◆ **Exercise material**:
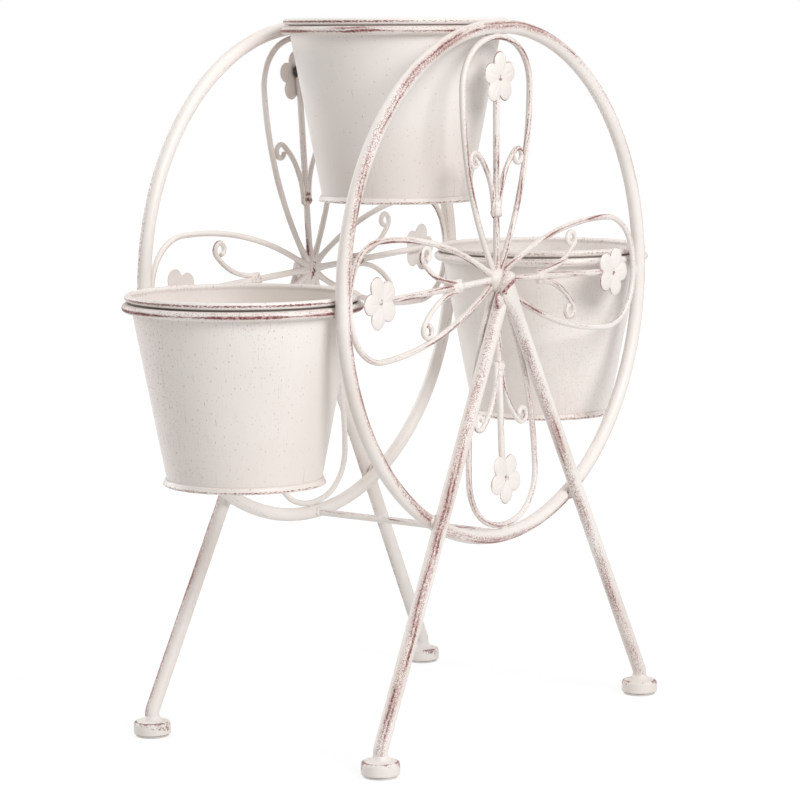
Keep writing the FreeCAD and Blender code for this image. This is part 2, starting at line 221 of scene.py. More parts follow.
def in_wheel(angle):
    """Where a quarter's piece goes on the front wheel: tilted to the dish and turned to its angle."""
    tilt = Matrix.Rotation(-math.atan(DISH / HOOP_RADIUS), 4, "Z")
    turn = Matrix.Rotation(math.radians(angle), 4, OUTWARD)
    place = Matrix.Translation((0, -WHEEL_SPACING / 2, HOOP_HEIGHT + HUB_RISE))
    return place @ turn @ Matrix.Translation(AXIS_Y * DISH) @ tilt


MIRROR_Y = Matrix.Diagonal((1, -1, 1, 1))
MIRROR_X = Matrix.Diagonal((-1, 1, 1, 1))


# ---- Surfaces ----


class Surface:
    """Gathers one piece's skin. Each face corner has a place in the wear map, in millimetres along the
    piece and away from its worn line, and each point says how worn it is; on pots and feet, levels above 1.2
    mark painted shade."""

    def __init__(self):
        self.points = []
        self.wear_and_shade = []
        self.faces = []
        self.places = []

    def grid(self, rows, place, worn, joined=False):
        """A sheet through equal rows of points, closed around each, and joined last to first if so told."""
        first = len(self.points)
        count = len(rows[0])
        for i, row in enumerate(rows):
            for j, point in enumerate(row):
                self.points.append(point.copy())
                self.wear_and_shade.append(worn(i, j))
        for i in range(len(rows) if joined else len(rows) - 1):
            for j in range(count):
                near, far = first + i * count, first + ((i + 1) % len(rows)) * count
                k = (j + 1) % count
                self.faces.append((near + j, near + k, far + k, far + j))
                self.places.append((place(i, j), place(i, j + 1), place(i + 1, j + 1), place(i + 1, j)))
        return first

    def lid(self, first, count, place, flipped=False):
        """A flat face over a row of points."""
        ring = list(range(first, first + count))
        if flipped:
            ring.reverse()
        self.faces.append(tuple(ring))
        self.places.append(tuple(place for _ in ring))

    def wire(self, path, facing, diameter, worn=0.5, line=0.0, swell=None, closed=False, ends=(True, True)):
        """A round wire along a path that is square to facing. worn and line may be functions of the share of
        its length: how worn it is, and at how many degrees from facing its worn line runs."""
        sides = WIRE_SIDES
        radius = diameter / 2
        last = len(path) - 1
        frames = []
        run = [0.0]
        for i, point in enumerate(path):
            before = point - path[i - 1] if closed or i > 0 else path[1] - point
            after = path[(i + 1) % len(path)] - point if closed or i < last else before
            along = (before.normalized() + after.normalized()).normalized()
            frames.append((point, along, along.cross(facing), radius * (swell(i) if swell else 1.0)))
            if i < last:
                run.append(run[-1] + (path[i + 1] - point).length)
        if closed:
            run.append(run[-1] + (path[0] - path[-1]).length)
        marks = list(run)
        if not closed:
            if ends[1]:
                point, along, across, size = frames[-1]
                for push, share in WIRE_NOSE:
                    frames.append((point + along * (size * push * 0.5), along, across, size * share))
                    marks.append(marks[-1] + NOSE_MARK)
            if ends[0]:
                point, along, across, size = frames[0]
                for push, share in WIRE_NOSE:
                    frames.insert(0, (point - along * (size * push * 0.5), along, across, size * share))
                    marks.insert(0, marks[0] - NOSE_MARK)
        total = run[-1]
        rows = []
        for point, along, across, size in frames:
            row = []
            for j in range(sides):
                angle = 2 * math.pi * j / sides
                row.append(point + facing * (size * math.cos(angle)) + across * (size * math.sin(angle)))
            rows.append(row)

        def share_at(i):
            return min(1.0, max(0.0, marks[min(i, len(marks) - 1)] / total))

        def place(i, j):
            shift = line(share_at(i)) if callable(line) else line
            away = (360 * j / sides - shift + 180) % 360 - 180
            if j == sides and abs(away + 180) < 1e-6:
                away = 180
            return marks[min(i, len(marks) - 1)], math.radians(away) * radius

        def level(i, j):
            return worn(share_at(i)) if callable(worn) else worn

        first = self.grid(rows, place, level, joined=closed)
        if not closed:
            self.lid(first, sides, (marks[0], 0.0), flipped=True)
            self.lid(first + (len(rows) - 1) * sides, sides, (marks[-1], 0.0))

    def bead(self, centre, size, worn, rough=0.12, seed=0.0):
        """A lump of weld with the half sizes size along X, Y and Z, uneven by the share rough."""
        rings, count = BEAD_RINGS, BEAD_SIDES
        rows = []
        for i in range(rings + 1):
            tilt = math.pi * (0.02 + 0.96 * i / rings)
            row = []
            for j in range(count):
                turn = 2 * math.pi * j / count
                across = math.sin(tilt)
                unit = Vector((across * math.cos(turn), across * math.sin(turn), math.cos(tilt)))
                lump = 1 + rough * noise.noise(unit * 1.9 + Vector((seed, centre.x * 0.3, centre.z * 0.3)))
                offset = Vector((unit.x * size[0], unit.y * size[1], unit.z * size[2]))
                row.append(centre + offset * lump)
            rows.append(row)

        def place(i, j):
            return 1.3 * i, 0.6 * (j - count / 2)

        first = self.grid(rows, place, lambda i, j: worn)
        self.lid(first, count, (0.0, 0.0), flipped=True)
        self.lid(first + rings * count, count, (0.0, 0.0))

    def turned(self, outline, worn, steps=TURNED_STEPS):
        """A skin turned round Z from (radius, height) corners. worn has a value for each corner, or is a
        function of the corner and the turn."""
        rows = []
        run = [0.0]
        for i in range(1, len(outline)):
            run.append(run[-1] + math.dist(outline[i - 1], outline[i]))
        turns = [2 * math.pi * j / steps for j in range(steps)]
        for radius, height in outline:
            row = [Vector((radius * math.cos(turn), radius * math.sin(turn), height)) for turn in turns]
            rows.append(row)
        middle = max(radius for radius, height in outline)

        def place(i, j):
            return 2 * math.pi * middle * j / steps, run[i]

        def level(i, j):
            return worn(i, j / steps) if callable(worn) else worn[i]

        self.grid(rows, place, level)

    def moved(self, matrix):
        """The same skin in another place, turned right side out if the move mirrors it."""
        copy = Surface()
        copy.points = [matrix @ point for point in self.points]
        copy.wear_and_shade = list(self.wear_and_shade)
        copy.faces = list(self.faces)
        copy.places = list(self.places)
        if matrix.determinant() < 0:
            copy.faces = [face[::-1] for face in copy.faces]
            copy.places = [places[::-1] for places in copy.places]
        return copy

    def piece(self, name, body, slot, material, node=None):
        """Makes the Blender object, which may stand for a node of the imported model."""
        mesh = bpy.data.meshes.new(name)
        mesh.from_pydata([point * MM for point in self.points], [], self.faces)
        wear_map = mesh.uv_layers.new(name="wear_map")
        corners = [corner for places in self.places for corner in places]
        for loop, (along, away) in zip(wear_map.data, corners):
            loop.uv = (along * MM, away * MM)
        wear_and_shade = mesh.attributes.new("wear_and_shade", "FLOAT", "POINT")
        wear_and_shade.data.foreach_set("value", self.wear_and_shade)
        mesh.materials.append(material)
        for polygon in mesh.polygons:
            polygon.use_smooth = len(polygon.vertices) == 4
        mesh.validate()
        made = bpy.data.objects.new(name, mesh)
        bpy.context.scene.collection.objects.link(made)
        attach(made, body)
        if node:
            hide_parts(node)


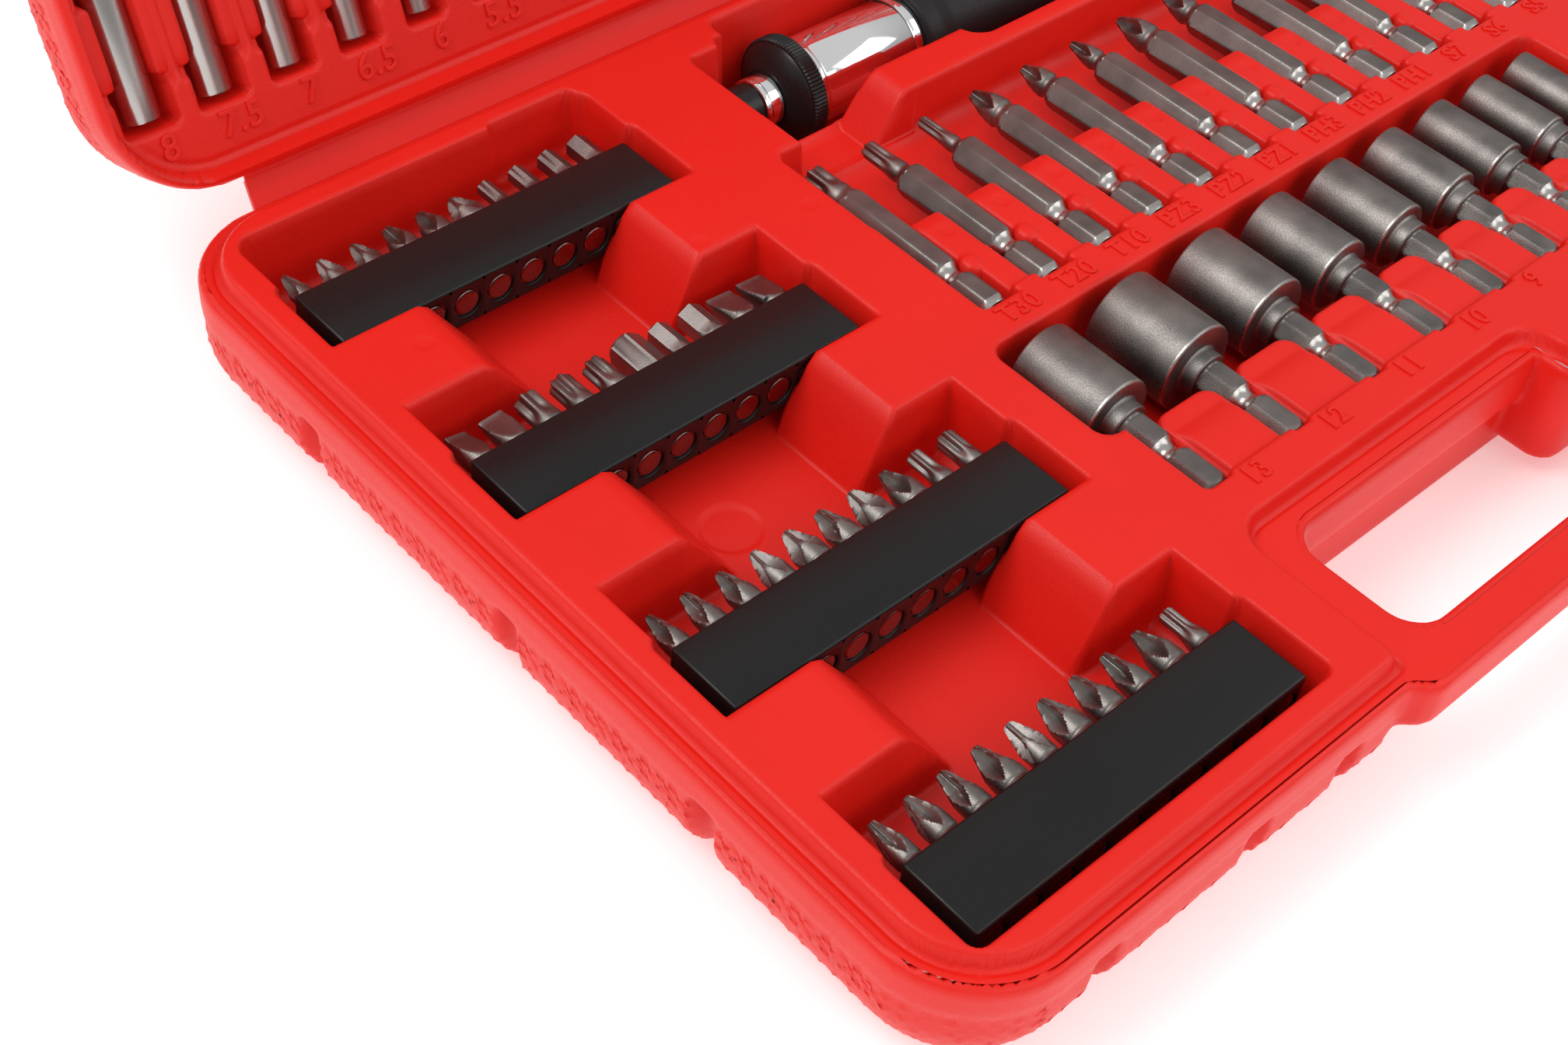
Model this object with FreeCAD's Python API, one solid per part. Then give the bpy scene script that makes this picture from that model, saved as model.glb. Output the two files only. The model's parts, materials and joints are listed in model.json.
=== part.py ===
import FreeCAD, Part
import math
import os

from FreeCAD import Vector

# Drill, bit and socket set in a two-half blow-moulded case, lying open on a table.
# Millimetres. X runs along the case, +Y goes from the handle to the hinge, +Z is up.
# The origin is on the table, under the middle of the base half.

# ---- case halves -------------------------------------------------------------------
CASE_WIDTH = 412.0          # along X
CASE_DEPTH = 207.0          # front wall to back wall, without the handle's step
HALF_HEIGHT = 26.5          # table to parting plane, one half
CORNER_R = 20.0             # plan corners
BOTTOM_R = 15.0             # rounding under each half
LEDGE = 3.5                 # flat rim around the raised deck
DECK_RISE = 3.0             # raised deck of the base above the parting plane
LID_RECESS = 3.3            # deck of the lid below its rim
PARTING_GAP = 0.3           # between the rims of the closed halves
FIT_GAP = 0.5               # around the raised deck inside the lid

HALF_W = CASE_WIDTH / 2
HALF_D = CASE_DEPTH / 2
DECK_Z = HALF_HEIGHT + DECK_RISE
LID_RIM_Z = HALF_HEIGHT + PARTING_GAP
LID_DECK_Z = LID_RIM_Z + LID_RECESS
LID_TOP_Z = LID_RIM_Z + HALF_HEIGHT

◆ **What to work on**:
Include the first line, the line containing "self.places = []", and every line between them, copied exactly from the material above; output no other line.

◆ **The output**:
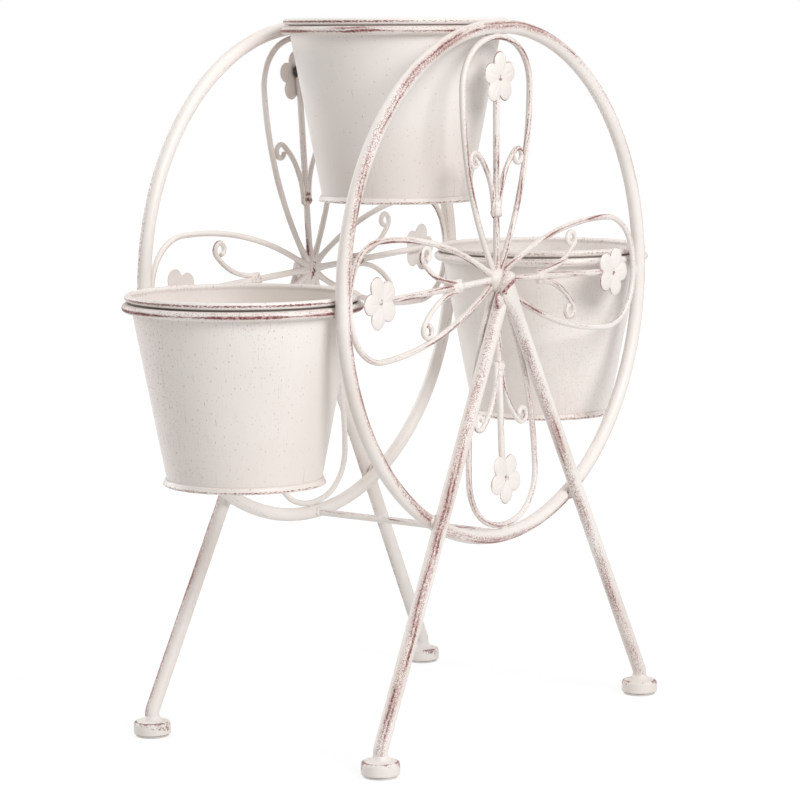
Keep writing the FreeCAD and Blender code for this image. This is part 2, starting at line 221 of scene.py. More parts follow.
def in_wheel(angle):
    """Where a quarter's piece goes on the front wheel: tilted to the dish and turned to its angle."""
    tilt = Matrix.Rotation(-math.atan(DISH / HOOP_RADIUS), 4, "Z")
    turn = Matrix.Rotation(math.radians(angle), 4, OUTWARD)
    place = Matrix.Translation((0, -WHEEL_SPACING / 2, HOOP_HEIGHT + HUB_RISE))
    return place @ turn @ Matrix.Translation(AXIS_Y * DISH) @ tilt


MIRROR_Y = Matrix.Diagonal((1, -1, 1, 1))
MIRROR_X = Matrix.Diagonal((-1, 1, 1, 1))


# ---- Surfaces ----


class Surface:
    """Gathers one piece's skin. Each face corner has a place in the wear map, in millimetres along the
    piece and away from its worn line, and each point says how worn it is; on pots and feet, levels above 1.2
    mark painted shade."""

    def __init__(self):
        self.points = []
        self.wear_and_shade = []
        self.faces = []
        self.places = []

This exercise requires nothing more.